#### Task prompt:
Reproduce the data in its entirety, exactly as supplied.

▼

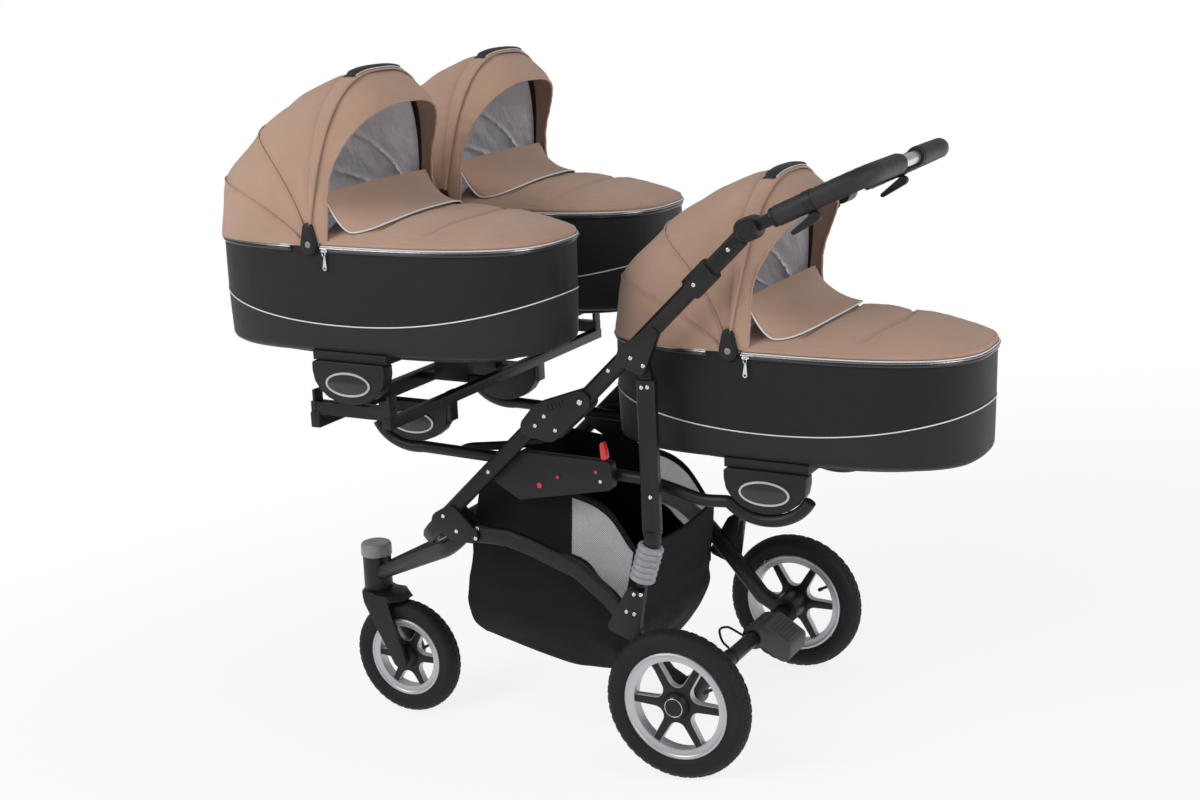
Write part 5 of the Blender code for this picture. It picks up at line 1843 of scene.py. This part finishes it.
def setRivets(name, spots, part, kind, size):
    # spots are (y, z); each goes on whatever stands outermost there, both sides
    found = {}
    for y, z in spots:
        for hand in (1, -1):
            seat = onChassis(y, z, hand)
            if seat:
                found.setdefault(seat[1], []).append((seat[0], (hand, 0, 0)))
    for body, places in found.items():
        made = studs(f"{body}_{name}", places, part, kind, size)
        carry(made, body)


# each group: its places as (y, z), its finish, its size
rivets = {
    "frame_rivets": ([(-0.2944, 0.5271), (-0.3153, 0.5064), (-0.2708, 0.5012), (-0.4322, 0.3984),
                      (-0.5403, 0.2956), (-0.5105, 0.2670), (-0.4660, 0.2757), (-0.4659, 0.2574)],
                     "steel", 1.0),
    "struts_rivets": ([(-0.1050, 0.6560), (-0.0792, 0.6430), (-0.0866, 0.5998), (-0.0740, 0.6013),
                       (-0.0745, 0.3862), (-0.1138, 0.1870), (-0.0990, 0.1880), (-0.1141, 0.1467),
                       (-0.1310, 0.1492)], "steel", 1.0),
    "arms_rivets": ([(0.0960, 0.8691), (0.0291, 0.8026), (-0.1550, 0.6270)], "steel", 1.0),
    "hinge_bolts": ([(-0.215, 0.562)], "steel", 1.4),
    "lock_rivets": ([(-0.1924, 0.3982)], "steel", 0.9),
    "lock_buttons": ([(-0.3278, 0.3763)], "red", 1.35),
    "small_buttons": ([(-0.2865, 0.3975), (-0.2020, 0.4164)], "red", 0.8),
}


def makeRivets():
    head = partObject(rivetHead())
    for group, (spots, kind, size) in rivets.items():
        setRivets(group, spots, head, kind, size)
    bpy.data.objects.remove(head)


makeRivets()

# raised ribs: each bar's length, width, height and taper, their spacing, and where the row runs
ribs = {
    "hingeBar": (0.0030, 0.0150, 0.0014),
    "hingeSpacing": 0.0082,
    "hingeFrom": (-0.2843, 0.5448),
    "hingeTo": (-0.2441, 0.5602),
    "pedalBar": (0.0034, 0.0740, 0.0016, 0.8),
    "pedalSpacing": 0.0078,
    "pedalFrom": (-0.1075, 0.0325, 0.0259),
    "pedalTo": (-0.1075, 0.0740, 0.0016),
    "pedalUp": (0, 0.5039, 0.8638),
}


def makeRibs():
    part = partObject(bar(*ribs["hingeBar"]))
    for hand, name in hands:
        first = onChassis(*ribs["hingeFrom"], hand)
        last = onChassis(*ribs["hingeTo"], hand)
        if first and last:
            lines = [([first[0], last[0]], False)]
            made = barsAlong(f"{name}_hinge_ribs", lines, part, ribs["hingeSpacing"], "plastic",
                             (hand, 0, 0), chassis)
            carry(made, "frame")
    bpy.data.objects.remove(part)
    part = partObject(bar(*ribs["pedalBar"]))
    lines = [([ribs["pedalFrom"], ribs["pedalTo"]], False)]
    made = barsAlong("pedal_ribs", lines, part, ribs["pedalSpacing"], "pedal", ribs["pedalUp"],
                     chassis)
    carry(made, "brake_pedal")
    bpy.data.objects.remove(part)


makeRibs()

rails = {
    "x": 0.190,
    "radius": 0.012,
    "clearance": 0.0007,
    # the receivers' lower half is an oval that the rail runs under
    "cradleHalf": 0.083,
    "cradleDepth": 0.063,
    "cradleDrop": 0.020,
    "cradleSteps": 14,
    "frontTurns": (158, 78),
    "rearTurns": (142, 22),
    "between": ((-0.439, 0.413), (-0.118, 0.403), (-0.058, 0.391), (0.010, 0.374)),
    "corner": 0.018,
    "brace": ((0.150, -0.535), (0.105, -0.455), (0.05, -0.405)),
    "braceHeight": 0.4145,
    "braceCorner": 0.045,
    "braceRadius": 0.009,
}


def cradle(seat, turns):
    away = rails["radius"] + rails["clearance"]
    y, z = seat[1:]
    start, end = turns
    steps = rails["cradleSteps"]
    points = []
    for k in range(steps + 1):
        t = math.radians(start + (end - start) * k / steps)
        points.append((y + (rails["cradleHalf"] + away) * math.cos(t),
                       z - rails["cradleDrop"] - (rails["cradleDepth"] + away) * math.sin(t)))
    return points


def makeRails():
    path = cradle(seats["rail_receiver"], rails["frontTurns"]) + list(rails["between"])
    path += cradle(seats["rear_receiver"], rails["rearTurns"])
    for hand, name in hands:
        line = rounded([(hand * rails["x"], y, z) for y, z in path], rails["corner"], 4)
        bm = cord(bmesh.new(), spaced(line, 0.002), rails["radius"], 20, (1, 0, 0))
        rail = piece(f"{name}_side_rail", bm, "coat", sharp=60)
        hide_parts(f"{name}_rail")
        carry(rail, "rails")
    half = [(rails["x"] - rails["radius"] + 0.002, rails["brace"][0][1]), *rails["brace"]]
    points = half + [(-x, y) for x, y in half[::-1]]
    line = rounded([(x, y, rails["braceHeight"]) for x, y in points], rails["braceCorner"], 8)
    brace = piece("rail_brace", cord(bmesh.new(), line, rails["braceRadius"], 16), "coat", sharp=60)
    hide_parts("cross_brace")
    carry(brace, "rails")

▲

#### Finished exercise:
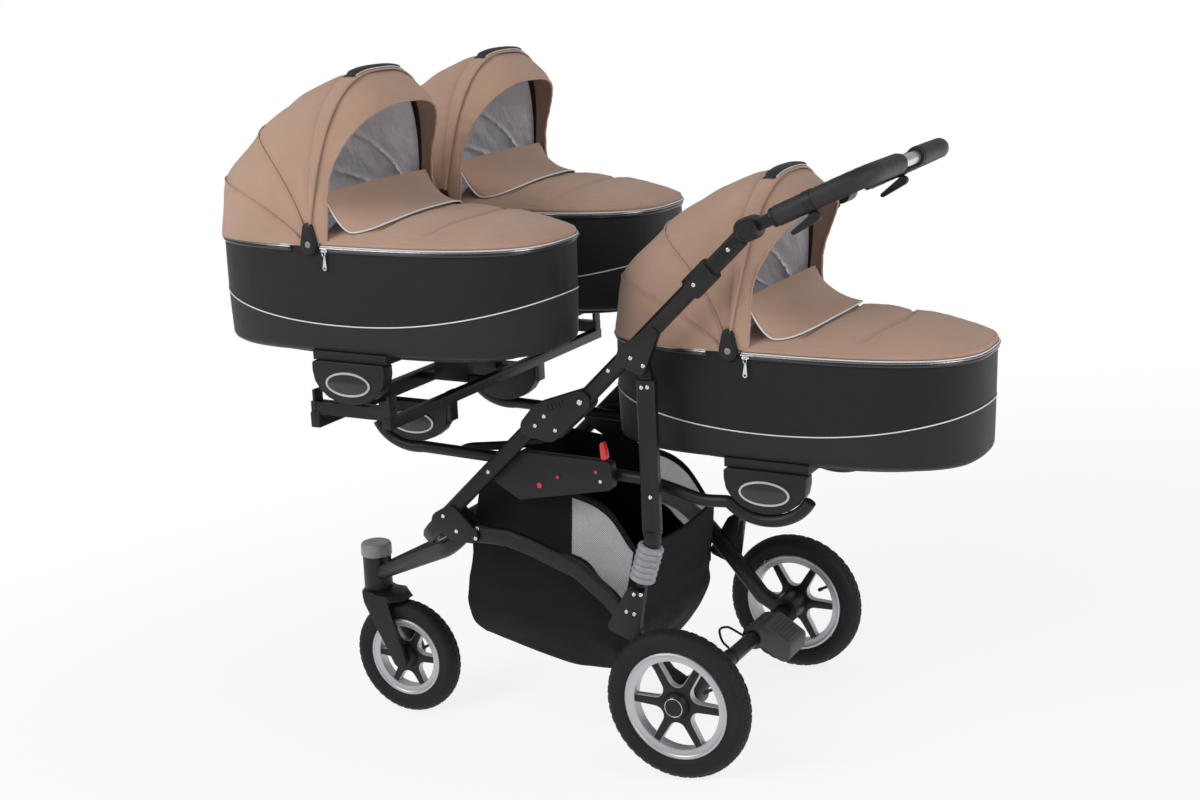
Write part 5 of the Blender code for this picture. It picks up at line 1843 of scene.py. This part finishes it.
def setRivets(name, spots, part, kind, size):
    # spots are (y, z); each goes on whatever stands outermost there, both sides
    found = {}
    for y, z in spots:
        for hand in (1, -1):
            seat = onChassis(y, z, hand)
            if seat:
                found.setdefault(seat[1], []).append((seat[0], (hand, 0, 0)))
    for body, places in found.items():
        made = studs(f"{body}_{name}", places, part, kind, size)
        carry(made, body)


# each group: its places as (y, z), its finish, its size
rivets = {
    "frame_rivets": ([(-0.2944, 0.5271), (-0.3153, 0.5064), (-0.2708, 0.5012), (-0.4322, 0.3984),
                      (-0.5403, 0.2956), (-0.5105, 0.2670), (-0.4660, 0.2757), (-0.4659, 0.2574)],
                     "steel", 1.0),
    "struts_rivets": ([(-0.1050, 0.6560), (-0.0792, 0.6430), (-0.0866, 0.5998), (-0.0740, 0.6013),
                       (-0.0745, 0.3862), (-0.1138, 0.1870), (-0.0990, 0.1880), (-0.1141, 0.1467),
                       (-0.1310, 0.1492)], "steel", 1.0),
    "arms_rivets": ([(0.0960, 0.8691), (0.0291, 0.8026), (-0.1550, 0.6270)], "steel", 1.0),
    "hinge_bolts": ([(-0.215, 0.562)], "steel", 1.4),
    "lock_rivets": ([(-0.1924, 0.3982)], "steel", 0.9),
    "lock_buttons": ([(-0.3278, 0.3763)], "red", 1.35),
    "small_buttons": ([(-0.2865, 0.3975), (-0.2020, 0.4164)], "red", 0.8),
}


def makeRivets():
    head = partObject(rivetHead())
    for group, (spots, kind, size) in rivets.items():
        setRivets(group, spots, head, kind, size)
    bpy.data.objects.remove(head)


makeRivets()

# raised ribs: each bar's length, width, height and taper, their spacing, and where the row runs
ribs = {
    "hingeBar": (0.0030, 0.0150, 0.0014),
    "hingeSpacing": 0.0082,
    "hingeFrom": (-0.2843, 0.5448),
    "hingeTo": (-0.2441, 0.5602),
    "pedalBar": (0.0034, 0.0740, 0.0016, 0.8),
    "pedalSpacing": 0.0078,
    "pedalFrom": (-0.1075, 0.0325, 0.0259),
    "pedalTo": (-0.1075, 0.0740, 0.0016),
    "pedalUp": (0, 0.5039, 0.8638),
}


def makeRibs():
    part = partObject(bar(*ribs["hingeBar"]))
    for hand, name in hands:
        first = onChassis(*ribs["hingeFrom"], hand)
        last = onChassis(*ribs["hingeTo"], hand)
        if first and last:
            lines = [([first[0], last[0]], False)]
            made = barsAlong(f"{name}_hinge_ribs", lines, part, ribs["hingeSpacing"], "plastic",
                             (hand, 0, 0), chassis)
            carry(made, "frame")
    bpy.data.objects.remove(part)
    part = partObject(bar(*ribs["pedalBar"]))
    lines = [([ribs["pedalFrom"], ribs["pedalTo"]], False)]
    made = barsAlong("pedal_ribs", lines, part, ribs["pedalSpacing"], "pedal", ribs["pedalUp"],
                     chassis)
    carry(made, "brake_pedal")
    bpy.data.objects.remove(part)


makeRibs()

rails = {
    "x": 0.190,
    "radius": 0.012,
    "clearance": 0.0007,
    # the receivers' lower half is an oval that the rail runs under
    "cradleHalf": 0.083,
    "cradleDepth": 0.063,
    "cradleDrop": 0.020,
    "cradleSteps": 14,
    "frontTurns": (158, 78),
    "rearTurns": (142, 22),
    "between": ((-0.439, 0.413), (-0.118, 0.403), (-0.058, 0.391), (0.010, 0.374)),
    "corner": 0.018,
    "brace": ((0.150, -0.535), (0.105, -0.455), (0.05, -0.405)),
    "braceHeight": 0.4145,
    "braceCorner": 0.045,
    "braceRadius": 0.009,
}


def cradle(seat, turns):
    away = rails["radius"] + rails["clearance"]
    y, z = seat[1:]
    start, end = turns
    steps = rails["cradleSteps"]
    points = []
    for k in range(steps + 1):
        t = math.radians(start + (end - start) * k / steps)
        points.append((y + (rails["cradleHalf"] + away) * math.cos(t),
                       z - rails["cradleDrop"] - (rails["cradleDepth"] + away) * math.sin(t)))
    return points


def makeRails():
    path = cradle(seats["rail_receiver"], rails["frontTurns"]) + list(rails["between"])
    path += cradle(seats["rear_receiver"], rails["rearTurns"])
    for hand, name in hands:
        line = rounded([(hand * rails["x"], y, z) for y, z in path], rails["corner"], 4)
        bm = cord(bmesh.new(), spaced(line, 0.002), rails["radius"], 20, (1, 0, 0))
        rail = piece(f"{name}_side_rail", bm, "coat", sharp=60)
        hide_parts(f"{name}_rail")
        carry(rail, "rails")
    half = [(rails["x"] - rails["radius"] + 0.002, rails["brace"][0][1]), *rails["brace"]]
    points = half + [(-x, y) for x, y in half[::-1]]
    line = rounded([(x, y, rails["braceHeight"]) for x, y in points], rails["braceCorner"], 8)
    brace = piece("rail_brace", cord(bmesh.new(), line, rails["braceRadius"], 16), "coat", sharp=60)
    hide_parts("cross_brace")
    carry(brace, "rails")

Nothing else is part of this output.